As carbon-free has been getting interest, renewable energy sources have been increasing. However, renewable energy is intermittent and variable so it is difficult to predict the produced electrical energy from a renewable energy source. In this study, digital-twin concept is applied to solve difficulties in predicting electrical energy from a renewable energy source. Considering that rotation of wind turbine has high correlation with produced electrical energy, a model which simulates rotation in the drivetrain of a wind turbine is developed. The base of a drivetrain simulation model is set with well-known state equation in mechanical engineering, which simulates the rotating system. Simulation based machine learning is conducted to get unknown parameters which are not provided by manufacturer. The simulation is repeated and parameters in simulation model are corrected after each simulation by optimization algorithm. The trained simulation model is validated with 27 real wind turbine operation data set. The simulation model shows 4.41% error in average compared to real wind turbine operation data set. Finally, it is assessed that the drivetrain simulation model represents the real wind turbine drivetrain system well. It is expected that wind-energy-prediction accuracy would be improved as wind turbine digital twin including the developed drivetrain simulation model is applied.

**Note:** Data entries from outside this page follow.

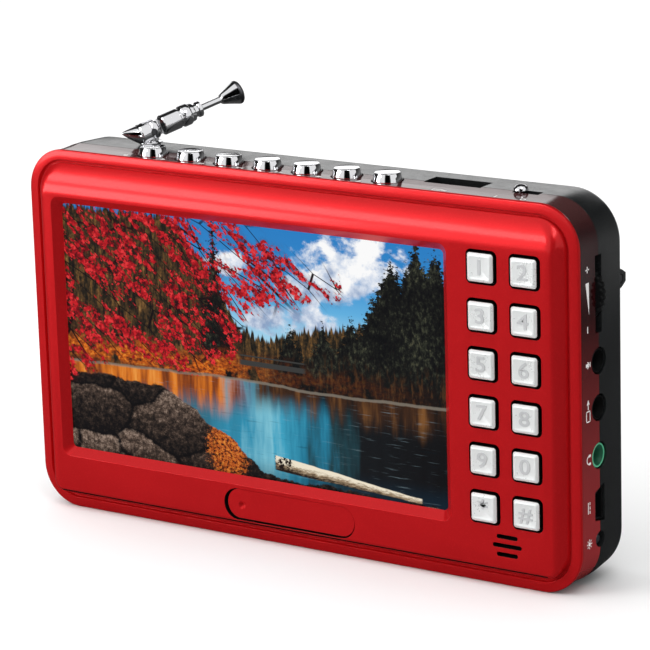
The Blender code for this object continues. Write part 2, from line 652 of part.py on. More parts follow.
def antenna():
    """Turret and telescopic tube. Local Z of the tilt axis runs along the antenna."""
    swivel = bpy.data.objects.new("antenna_swivel_axis", None)
    swivel.location = Vector((ANTENNA_X, ANTENNA_Y, ANTENNA_HINGE_Z)) * MM
    swivel.rotation_euler = (0, 0, math.radians(ANTENNA_AZIMUTH))
    PARTS.objects.link(swivel)
    tilt = bpy.data.objects.new("antenna_tilt_axis", None)
    tilt.parent = swivel
    tilt.rotation_euler = (0, math.radians(90 - ANTENNA_ELEVATION), 0)
    PARTS.objects.link(tilt)
    bpy.context.view_layer.update()

    head_profile = [(0, 2.5), (0.96, 2.31), (1.77, 1.77), (2.2, 1.18), (2.25, 0.1), (2.05, -0.1),
                    (2.25, -0.3), (2.25, -2.5), (2.0, -2.7), (0, -2.7)]
    turret = turned("antenna_turret", head_profile, "chrome", steps=20)
    turret.parent = tilt
    nose = leaning_cone("add_turret_nose", NOSE_RINGS)
    nose.parent = tilt
    foot = turned("add_turret_foot", [(0, -1.0), (1.8, -1.0), (1.8, -2.1), (2.7, -2.3), (2.7, -2.5),
                                      (1.9, -2.6), (1.9, -5.8), (2.45, -5.8), (2.45, -6.8), (0, -6.8)], None)
    foot.location = swivel.location
    slot = box("cut_turret_slot", (-4.0, -1.05, -1.95), (1.95, 1.05, 4.0), None)
    slot.parent = tilt
    bore = cylinder("cut_turret_bore", "Y", (0, -4.0, 0), 8.0, 0.75, None, steps=12)
    bore.parent = tilt
    join(turret, nose, foot)
    cut(turret, slot, bore)

    pin = cylinder("antenna_pin", "Y", (0, -2.15, 0), 4.3, 0.6, "screw_steel", steps=12)
    pin.parent = tilt

    tube_profile = [(1.7, 10.6), (1.95, 10.6), (2.05, 9.7), (2.35, 9.4), (2.35, 7.8), (1.95, 7.5),
                    (1.95, 7.1), (TUBE_RADIUS, 6.9), (TUBE_RADIUS, 2.9), (0, 2.9)]
    tube = turned("antenna_tube", [(0, 4.1), (1.7, 4.1)] + tube_profile, "chrome")
    tube.parent = tilt
    tongue = cylinder("add_tongue_eye", "Y", (0, -0.75, 0), 1.5, 1.6, None, steps=16)
    tongue.parent = tilt
    strap = box("add_tongue_strap", (-1.5, -0.75, 0.0), (1.5, 0.75, 3.4), None)
    strap.parent = tilt
    hole = cylinder("cut_tongue", "Y", (0, -3.0, 0), 6.0, 0.75, None, steps=12)
    hole.parent = tilt
    join(tube, tongue, strap)
    cut(tube, hole)

    section = turned("antenna_section", [(1.0, 6.6), (1.0, 12.5), (1.7, 12.5), (1.7, 11.7), (1.4, 11.5),
                                         (1.4, 6.6), (1.0, 6.6)], "chrome", steps=20)
    section.parent = tilt
    rod = turned("antenna_rod", [(0, 22.7), (1.5, 22.6), (2.3, 22.3), (2.6, 21.9), (2.55, 21.5),
                                 (1.8, 19.6), (1.15, 17.8), (0.7, 17.6), (0.7, 10.8), (0, 10.8)],
                 "chrome", steps=20)
    rod.parent = tilt


# ---------------------------------------------------------------- stand

def stand():
    """U-shaped rear stand, folded flat against the rear cover."""
    origin = (0.0, STAND_AXIS_Y, STAND_AXIS_Z)
    half, foot = STAND_HALF_WIDTH, STAND_FOOT_Z - STAND_AXIS_Z
    inner = half - STAND_ARM
    centres = [(-half + 6.0, foot + 6.0, 180), (half - 6.0, foot + 6.0, 270)]
    outline = [(-half, 0.0)]
    for x, z, start in centres:
        for step in range(7):
            angle = math.radians(start + 90 * step / 6)
            outline.append((x + 6.0 * math.cos(angle), z + 6.0 * math.sin(angle)))
    outline.append((half, 0.0))
    plate_y = (-1.8, 0.4)
    made = plate("stand", outline, *plate_y, "black_casing", origin=origin)
    notch = rounded_outline(-inner, inner, foot + 7.0, 8.0, 3.0, steps=4)
    cut(made, plate("cut_stand_notch", notch, -4.0, 4.0, None, origin=origin))
    for side, name in ((-1, "left"), (1, "right")):
        start = min(side * half, side * inner)
        join(made, cylinder(f"add_stand_eye_{name}", "X", (start, 0.0, 0.0), STAND_ARM, 1.75, None,
                            steps=16, origin=origin))
        cut(made, cylinder(f"cut_stand_eye_{name}", "X", (start - 1.0, 0.0, 0.0), STAND_ARM + 2.0, 0.95,
                           None, steps=12, origin=origin))
        low = min(side * (inner + 0.6), side * (LUG_X[1] - 0.1))
        high = max(side * (inner + 0.6), side * (LUG_X[1] - 0.1))
        cylinder(f"stand_pin_{name}", "X", (low, 0.0, 0.0), high - low, 0.8, "screw_steel", steps=12,
                 origin=origin)


# ---------------------------------------------------------------- assembly

def build():
    cutters = parting_cutters()
    front_bezel()
    middle_frame(cutters)
    rear_cover(cutters)
    badge_plate()
    battery_door()
    for index, (x, z) in enumerate(SCREW_PLACES, start=1):
        casing_screw(index, x, z)
    screen()
    key_pad()
    top_controls()
    power_switch()
    volume_control()
    jack("mic_jack", JACK_HEIGHTS["mic_jack"], "black_plastic")
    jack("av_out_jack", JACK_HEIGHTS["av_out_jack"], "black_plastic")
    jack("line_jack", JACK_HEIGHTS["line_jack"], "green_plastic")
    dc_socket()
    led_lamp()
    usb_socket()
    electronics()
    antenna()
    stand()


build()
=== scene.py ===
"""The looks of the portable television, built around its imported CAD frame.

Everything is in the frame of the CAD: metres, +Z up, the screen faces -Y. Mesh code works in
millimetres and MM turns them into metres. Pieces are placed from the boxes of the CAD nodes.
"""
import math

import bmesh
import bpy
from mathutils import Matrix, Vector


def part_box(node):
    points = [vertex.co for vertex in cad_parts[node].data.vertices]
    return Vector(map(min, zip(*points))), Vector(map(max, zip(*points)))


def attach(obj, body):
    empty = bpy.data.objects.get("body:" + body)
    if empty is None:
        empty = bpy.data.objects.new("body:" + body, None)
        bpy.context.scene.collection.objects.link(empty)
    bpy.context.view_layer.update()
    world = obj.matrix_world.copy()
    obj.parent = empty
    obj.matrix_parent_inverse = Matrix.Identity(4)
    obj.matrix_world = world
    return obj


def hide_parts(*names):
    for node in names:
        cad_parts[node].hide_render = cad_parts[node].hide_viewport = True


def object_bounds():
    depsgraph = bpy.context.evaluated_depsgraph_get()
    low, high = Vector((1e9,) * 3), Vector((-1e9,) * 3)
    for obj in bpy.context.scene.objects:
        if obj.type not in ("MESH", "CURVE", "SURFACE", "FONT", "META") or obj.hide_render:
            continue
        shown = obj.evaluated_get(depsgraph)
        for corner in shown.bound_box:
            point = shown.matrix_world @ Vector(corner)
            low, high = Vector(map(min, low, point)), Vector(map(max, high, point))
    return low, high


MM = 0.001
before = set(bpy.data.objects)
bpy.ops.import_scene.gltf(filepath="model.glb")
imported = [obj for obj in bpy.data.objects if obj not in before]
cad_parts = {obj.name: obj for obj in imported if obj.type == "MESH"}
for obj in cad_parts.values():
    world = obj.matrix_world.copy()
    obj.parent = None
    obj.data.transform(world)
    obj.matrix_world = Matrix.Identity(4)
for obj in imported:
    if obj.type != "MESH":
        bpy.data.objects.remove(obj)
CAD_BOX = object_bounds()


def low(node):
    """Lowest corner of a CAD node, in mm."""
    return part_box(node)[0] / MM


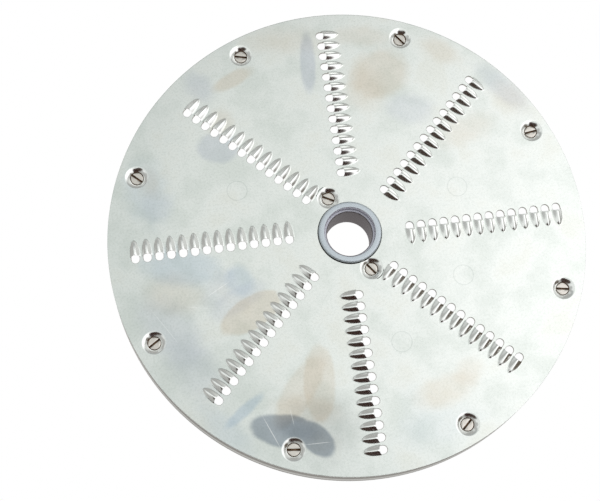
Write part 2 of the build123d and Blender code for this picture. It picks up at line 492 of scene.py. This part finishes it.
rim_profile = rounded(
    [
        (96.5, 14.2),
        (100.8, 14.2),
        (100.8, 5.0),
        (103.3, 5.0),
        (102.05, WHEEL_TOP),
        (96.5, WHEEL_TOP),
    ],
    [0.4, 0.8, 0.5, 0.6, 0.3, 0.4],
)
rim = pocketed(turned(along(rim_profile, 1.2), ROUND))
hub_profile = rounded(
    [
        (9.75, 0.0),
        (17.5, 0.0),
        (17.5, 12.2),
        (21.0, 12.2),
        (21.0, WHEEL_TOP),
        (13.5, WHEEL_TOP),
        (13.5, 19.5),
        (10.85, 19.5),
        (10.85, 16.2),
        (9.75, 16.2),
    ],
    [0.5, 0.8, 0.5, 0.5, 0.3, 0.2, 0.95, 0.35, 0.2, 0.35],
)


def slotted(profile):
    """A profile turned about Z as in turned, with the drive slot cut straight across its foot.

    At the radius r a wall of the slot is at the angle w = asin(h / r) from the slot's line. The
    half width h is a little less on the slot's floor than at its edge, so its walls have some
    draft. The columns of points in the slot are at w s, for s from -1 to 1, and none of their
    points is lower than depth + 0.03 z. The others are at w + (90 - w) s, for s from 0 to 1,
    and mirrored."""
    r, z = profile.T
    floor, edge = np.arcsin((DRIVE_SLOT_HALF - 0.04) / r), np.arcsin(DRIVE_SLOT_HALF / r)
    inner = floor * np.sin(np.linspace(-np.pi / 2, np.pi / 2, 9))[:, None]
    outer = edge + (np.pi / 2 - edge) * (np.linspace(0, 1, 30) ** 1.25)[:, None]
    half = np.vstack([inner, outer, np.pi - outer[-2::-1]])
    cut = np.tile(np.arange(len(half)) < len(inner), 2)[:, None]
    a = np.vstack([half, half + np.pi]) + np.radians(DRIVE_SLOT_ANGLE)
    deep = np.where(cut, np.maximum(z, DRIVE_SLOT_DEPTH + 0.03 * z), z)
    return grid(r * np.cos(a), r * np.sin(a), deep, closed=True)


hub = pocketed(slotted(along(hub_profile, 1.2)))


def spoke():
    """One spoke along X: a rounded bar whose width falls evenly from the hub to the rim."""
    x = np.linspace(SPOKE_START, SPOKE_END, 96)[:, None]
    half = 3.3 - 0.8 * (x - SPOKE_START) / (SPOKE_END - SPOKE_START)
    corners = [(-1, SPOKE_FOOT), (1, SPOKE_FOOT), (1, WHEEL_TOP), (-1, WHEEL_TOP)]
    ring = along(rounded(corners, [0.3, 0.3, 0.1, 0.1]), 0.5)
    return grid(x + 0 * ring[:, 0], half * ring[:, 0], ring[:, 1] + 0 * x)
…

최근 전 세계가 탄소중립에 관심이 높아지면서 재생에너지 발전량이 증가하고 있다. 하지만 재생에너지는 간헐성과 변동성이 심해 발전량 예측이 어렵고, 정확하지 않은 발전량 예측은 전력 계통에 부정적인 영향을 끼칠 수 있다. 이에 본 연구에서는 풍력발전기 발전량 예측 문제를 해결할 방법으로 디지털트윈 개념을 적용하였다. 풍력발전기의 회전이 발전량과 높은 상관관계를 갖는 부분을 반영하여 풍력발전기 드라이브트레인 회전 거동을 주로 모의하는 기계학습된 모델을 개발하였다. 회전 거동을 모의하는 드라이브트레인 시뮬레이션 모델의 기반은 잘 알려진 회전 시스템을 모의하는 시스템 상태방정식으로 설정되었다. 또한 제조사로부터 제공되지 않은 파라미터들에 대하여 시뮬레이션 기반 기계학습을 수행하였다. 기계학습된 드라이 브트레인 모델은 27개의 실제 풍력발전기 운영데이터 세트를 활용하여 검증되었다. 검증 결과, 드라이브트레인 모델은 실제 풍력발전기 운영데이터 세트와 비교하여 평균 4.41%의 오차를 보였다. 결과적으로 기계학습된 드라이브트레인 모델은 실제 풍력발전기 드라이브트레인 시스템을 잘 모사한다고 평가하였다.

Keywords

Acknowledgement

이 논문은 2023년 정부의 재원으로 과학기술정보통신부와 정보통신산업진흥원의 지원을 받아 수행된 연구임(SW고성장클럽 사업)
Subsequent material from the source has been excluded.